The statement of facts in this case cannot be considered because it is not signed by the judge of the trial court. In the absence of a statement of facts we are unable to appraise the questions presented.
The judgment of the trial court is affirmed.
On Motion for Rehearing
The offense is driving while intoxicated; the penalty, two years in jail and a fine of $500.
On original submission this case was affirmed because of a defect in the record. This omission has now been cured to our satisfaction.
The only matter presented for review is the alleged error of the trial court in failing to grant a new trial upon newly discovered evidence. This case presents a unique situation in that on the original trial appellant did not avail himself of a jury, and the judge was the trier of the facts as well as the law. The same judge heard the evidence on the motion for new trial. Having failed to grant the same, it follows that he did not believe that the testimony of the newly discovered witness would have changed the result. At the original trial, the State offered the arresting officer, who testified that he arrived at the scene of the wreck and there found the appellant lying near his automobile which had collided with another automobile, resulting in the death of three of the occupants of the second vehicle. He further testified that the appellant was intoxicated and admitted that he was driving his car at the time of the collision and that he had been drinking a quantity of whiskey. The officer further stated that he then carried the appellant to the hospital, duly warned him, secured his consent to the taking of a blood test, and that the same was taken. The blood specimen was properly traced by State witnesses, and it was shown to have contained 2.8 milligrams of alcohol per cubic centimeter. It was further testified to without contradiction by a chemist of the Department of Public Safety that 1.5 milligrams of alcohol per cubic centimeter in his blood would create a condition of intoxication in any person.

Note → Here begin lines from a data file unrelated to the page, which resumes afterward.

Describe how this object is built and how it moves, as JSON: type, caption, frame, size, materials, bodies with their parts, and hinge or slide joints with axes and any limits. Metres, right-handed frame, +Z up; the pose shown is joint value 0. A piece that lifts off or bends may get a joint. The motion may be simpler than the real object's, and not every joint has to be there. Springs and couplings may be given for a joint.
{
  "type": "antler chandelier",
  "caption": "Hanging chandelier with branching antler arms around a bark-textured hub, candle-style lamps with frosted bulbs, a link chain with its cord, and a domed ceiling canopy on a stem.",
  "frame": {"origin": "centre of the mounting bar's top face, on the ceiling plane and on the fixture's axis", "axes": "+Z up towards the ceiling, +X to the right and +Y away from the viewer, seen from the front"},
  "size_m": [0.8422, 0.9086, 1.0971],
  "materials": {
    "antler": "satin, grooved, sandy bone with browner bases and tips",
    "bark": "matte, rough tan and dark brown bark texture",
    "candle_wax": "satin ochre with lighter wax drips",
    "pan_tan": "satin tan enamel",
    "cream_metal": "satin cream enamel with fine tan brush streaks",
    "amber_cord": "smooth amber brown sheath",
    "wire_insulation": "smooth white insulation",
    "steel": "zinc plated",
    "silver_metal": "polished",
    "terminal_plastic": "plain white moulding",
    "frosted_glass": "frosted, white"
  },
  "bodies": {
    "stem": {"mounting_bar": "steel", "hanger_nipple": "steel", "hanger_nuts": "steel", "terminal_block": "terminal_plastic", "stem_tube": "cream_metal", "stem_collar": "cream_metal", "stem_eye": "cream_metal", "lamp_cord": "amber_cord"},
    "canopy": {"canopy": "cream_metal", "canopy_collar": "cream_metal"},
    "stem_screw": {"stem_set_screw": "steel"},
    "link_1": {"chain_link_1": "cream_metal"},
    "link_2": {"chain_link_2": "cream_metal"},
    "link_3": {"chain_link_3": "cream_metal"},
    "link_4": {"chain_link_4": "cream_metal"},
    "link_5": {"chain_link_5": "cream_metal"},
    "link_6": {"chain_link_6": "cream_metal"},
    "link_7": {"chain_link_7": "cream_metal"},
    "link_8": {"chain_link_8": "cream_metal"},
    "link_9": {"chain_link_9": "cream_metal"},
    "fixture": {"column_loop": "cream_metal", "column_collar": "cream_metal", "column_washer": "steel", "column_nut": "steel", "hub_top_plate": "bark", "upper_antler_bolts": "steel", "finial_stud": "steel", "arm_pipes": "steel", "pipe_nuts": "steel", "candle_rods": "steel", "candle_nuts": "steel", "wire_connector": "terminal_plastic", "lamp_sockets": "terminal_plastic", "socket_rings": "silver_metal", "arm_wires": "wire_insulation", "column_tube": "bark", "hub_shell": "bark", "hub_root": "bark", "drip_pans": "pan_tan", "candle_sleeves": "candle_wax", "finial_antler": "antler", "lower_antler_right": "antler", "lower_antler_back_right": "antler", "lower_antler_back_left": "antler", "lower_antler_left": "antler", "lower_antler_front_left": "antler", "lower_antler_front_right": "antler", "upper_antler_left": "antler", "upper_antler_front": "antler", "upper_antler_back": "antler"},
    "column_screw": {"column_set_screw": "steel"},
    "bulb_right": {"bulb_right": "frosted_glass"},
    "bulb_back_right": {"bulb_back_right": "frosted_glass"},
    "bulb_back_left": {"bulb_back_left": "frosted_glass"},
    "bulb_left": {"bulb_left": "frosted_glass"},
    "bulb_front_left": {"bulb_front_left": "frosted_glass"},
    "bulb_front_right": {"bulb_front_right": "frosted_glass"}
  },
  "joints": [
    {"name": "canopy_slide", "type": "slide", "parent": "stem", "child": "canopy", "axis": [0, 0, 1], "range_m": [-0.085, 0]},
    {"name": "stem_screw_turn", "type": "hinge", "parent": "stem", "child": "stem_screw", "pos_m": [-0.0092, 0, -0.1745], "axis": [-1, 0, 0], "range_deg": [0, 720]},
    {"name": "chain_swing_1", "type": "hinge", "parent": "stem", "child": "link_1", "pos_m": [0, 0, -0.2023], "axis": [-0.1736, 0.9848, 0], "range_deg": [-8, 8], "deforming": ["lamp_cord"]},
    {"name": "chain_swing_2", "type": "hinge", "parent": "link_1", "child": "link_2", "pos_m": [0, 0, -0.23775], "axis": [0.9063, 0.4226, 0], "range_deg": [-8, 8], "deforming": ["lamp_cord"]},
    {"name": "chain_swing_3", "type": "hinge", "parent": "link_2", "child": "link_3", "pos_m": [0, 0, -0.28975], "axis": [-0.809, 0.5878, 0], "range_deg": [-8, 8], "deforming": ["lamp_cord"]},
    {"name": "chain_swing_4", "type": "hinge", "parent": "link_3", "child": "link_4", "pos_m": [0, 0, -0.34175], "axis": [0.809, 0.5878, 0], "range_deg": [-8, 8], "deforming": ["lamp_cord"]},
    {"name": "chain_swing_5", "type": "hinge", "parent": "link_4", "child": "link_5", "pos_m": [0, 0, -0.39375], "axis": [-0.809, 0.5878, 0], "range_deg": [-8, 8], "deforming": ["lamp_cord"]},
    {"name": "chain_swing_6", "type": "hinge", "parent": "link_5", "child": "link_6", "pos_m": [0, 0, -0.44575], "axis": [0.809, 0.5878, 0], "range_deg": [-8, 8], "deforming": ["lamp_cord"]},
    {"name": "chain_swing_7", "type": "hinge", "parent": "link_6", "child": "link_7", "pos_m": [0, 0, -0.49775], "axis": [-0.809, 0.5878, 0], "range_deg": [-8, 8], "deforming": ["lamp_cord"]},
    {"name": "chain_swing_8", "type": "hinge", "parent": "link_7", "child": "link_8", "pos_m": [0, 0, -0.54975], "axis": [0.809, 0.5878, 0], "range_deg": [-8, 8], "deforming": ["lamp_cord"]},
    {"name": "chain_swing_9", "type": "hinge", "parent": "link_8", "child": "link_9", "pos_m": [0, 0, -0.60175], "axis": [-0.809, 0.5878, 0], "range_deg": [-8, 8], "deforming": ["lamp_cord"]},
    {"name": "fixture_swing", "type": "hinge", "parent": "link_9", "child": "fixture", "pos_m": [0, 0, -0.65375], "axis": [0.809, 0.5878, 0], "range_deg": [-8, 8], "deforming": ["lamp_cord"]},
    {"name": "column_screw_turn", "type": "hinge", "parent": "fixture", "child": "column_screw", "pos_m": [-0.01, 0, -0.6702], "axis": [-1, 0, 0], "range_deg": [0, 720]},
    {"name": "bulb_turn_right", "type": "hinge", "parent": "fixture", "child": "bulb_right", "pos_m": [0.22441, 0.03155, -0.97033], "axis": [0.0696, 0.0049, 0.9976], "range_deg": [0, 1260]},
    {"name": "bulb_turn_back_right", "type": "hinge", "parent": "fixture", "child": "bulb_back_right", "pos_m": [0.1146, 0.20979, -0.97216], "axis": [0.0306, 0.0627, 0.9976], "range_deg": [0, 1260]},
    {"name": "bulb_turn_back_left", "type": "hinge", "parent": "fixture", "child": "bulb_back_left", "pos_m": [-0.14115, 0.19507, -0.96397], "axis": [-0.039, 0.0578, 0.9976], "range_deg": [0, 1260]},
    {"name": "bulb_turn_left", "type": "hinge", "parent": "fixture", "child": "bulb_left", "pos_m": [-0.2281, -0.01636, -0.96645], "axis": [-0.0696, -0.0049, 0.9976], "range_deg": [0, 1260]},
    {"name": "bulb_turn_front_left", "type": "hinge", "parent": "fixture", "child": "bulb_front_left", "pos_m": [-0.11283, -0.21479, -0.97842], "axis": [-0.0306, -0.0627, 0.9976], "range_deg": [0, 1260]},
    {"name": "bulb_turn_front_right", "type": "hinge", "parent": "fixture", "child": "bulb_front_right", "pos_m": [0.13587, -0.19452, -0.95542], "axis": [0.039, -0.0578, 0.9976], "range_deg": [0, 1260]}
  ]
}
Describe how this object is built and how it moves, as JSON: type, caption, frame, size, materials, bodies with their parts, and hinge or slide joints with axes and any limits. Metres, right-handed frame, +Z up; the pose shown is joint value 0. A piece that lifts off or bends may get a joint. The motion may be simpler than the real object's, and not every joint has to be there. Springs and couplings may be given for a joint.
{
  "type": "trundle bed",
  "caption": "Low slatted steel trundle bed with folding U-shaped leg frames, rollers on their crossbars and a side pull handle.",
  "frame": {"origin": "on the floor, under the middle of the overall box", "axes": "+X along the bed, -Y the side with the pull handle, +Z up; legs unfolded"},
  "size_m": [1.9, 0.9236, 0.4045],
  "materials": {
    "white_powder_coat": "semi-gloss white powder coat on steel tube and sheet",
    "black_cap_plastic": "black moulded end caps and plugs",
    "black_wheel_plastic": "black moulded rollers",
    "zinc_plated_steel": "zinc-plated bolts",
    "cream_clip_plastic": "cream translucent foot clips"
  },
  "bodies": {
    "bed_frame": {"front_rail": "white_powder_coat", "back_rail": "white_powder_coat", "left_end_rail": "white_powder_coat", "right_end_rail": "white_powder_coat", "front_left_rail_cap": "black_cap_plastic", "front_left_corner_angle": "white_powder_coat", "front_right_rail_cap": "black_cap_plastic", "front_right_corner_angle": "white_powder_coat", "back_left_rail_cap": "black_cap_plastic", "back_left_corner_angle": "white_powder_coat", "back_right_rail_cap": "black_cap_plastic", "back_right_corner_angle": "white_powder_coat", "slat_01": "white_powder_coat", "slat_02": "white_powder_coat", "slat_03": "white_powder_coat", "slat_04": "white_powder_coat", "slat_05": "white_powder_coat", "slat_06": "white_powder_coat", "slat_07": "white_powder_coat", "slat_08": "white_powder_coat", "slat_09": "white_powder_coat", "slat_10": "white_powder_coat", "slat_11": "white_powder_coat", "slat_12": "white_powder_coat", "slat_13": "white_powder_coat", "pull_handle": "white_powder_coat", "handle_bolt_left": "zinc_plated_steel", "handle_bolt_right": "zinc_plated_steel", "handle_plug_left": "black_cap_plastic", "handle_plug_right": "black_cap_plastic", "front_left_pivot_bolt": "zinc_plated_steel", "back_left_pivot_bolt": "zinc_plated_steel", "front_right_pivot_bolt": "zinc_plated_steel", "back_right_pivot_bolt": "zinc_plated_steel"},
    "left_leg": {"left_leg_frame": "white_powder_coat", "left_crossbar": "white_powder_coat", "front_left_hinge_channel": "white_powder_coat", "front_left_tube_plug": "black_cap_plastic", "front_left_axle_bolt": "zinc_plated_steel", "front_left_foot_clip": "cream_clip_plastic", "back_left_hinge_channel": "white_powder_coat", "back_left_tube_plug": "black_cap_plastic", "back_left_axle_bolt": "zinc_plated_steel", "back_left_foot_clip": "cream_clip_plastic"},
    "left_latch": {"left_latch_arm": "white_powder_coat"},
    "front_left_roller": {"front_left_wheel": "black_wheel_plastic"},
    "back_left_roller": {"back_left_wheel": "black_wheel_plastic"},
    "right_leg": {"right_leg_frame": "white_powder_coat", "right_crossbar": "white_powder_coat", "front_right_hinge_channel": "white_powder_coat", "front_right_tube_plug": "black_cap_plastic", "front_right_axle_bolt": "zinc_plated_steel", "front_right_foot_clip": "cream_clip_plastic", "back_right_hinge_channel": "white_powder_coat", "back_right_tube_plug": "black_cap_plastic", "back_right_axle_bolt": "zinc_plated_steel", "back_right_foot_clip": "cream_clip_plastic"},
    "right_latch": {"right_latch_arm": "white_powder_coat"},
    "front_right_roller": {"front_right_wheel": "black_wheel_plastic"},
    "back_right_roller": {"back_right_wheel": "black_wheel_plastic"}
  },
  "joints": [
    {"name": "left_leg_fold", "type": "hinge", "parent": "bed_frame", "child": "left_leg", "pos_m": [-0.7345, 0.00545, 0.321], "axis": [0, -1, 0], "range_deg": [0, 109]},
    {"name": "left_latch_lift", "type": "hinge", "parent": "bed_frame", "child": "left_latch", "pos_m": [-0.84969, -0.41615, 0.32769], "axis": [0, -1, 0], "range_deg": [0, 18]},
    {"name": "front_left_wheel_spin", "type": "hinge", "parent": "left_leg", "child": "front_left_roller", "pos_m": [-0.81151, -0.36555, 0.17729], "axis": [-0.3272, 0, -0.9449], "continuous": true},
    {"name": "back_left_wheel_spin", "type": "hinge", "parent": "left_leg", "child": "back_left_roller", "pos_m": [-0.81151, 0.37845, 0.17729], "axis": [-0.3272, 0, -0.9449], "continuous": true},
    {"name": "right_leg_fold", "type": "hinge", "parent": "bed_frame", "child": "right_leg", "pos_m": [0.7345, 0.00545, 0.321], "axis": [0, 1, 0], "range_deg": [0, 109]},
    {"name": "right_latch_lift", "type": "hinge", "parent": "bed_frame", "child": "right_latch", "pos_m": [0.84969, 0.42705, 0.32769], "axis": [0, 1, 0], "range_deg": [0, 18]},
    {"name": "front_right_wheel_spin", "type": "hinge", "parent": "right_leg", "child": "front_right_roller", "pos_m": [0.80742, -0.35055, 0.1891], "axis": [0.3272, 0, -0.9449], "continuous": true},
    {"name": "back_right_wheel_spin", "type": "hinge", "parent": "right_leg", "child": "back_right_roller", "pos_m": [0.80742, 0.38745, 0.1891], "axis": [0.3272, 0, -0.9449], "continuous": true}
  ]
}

The newly discovered witness testified on the motion for new trial that he came upon the scene of the wreck before the arrival of the officer, that he pulled the appellant out of his automobile and did not smell intoxicants on his breath.
In order to determine whether or not the trial court abused his discretion in denying the motion for new trial, we arrive ultimately at the question of whether or not this new evidence, in view of the other evidence in the case, would probably have brought about a different result. In the case at bar we feel that the evidence on behalf of the State was so persuasive of the defendant's guilt, as measured up against the newly discovered evidence, that the Court was warranted in finding that its submission on a new trial would not have brought about a different result.
The motion for rehearing is overruled.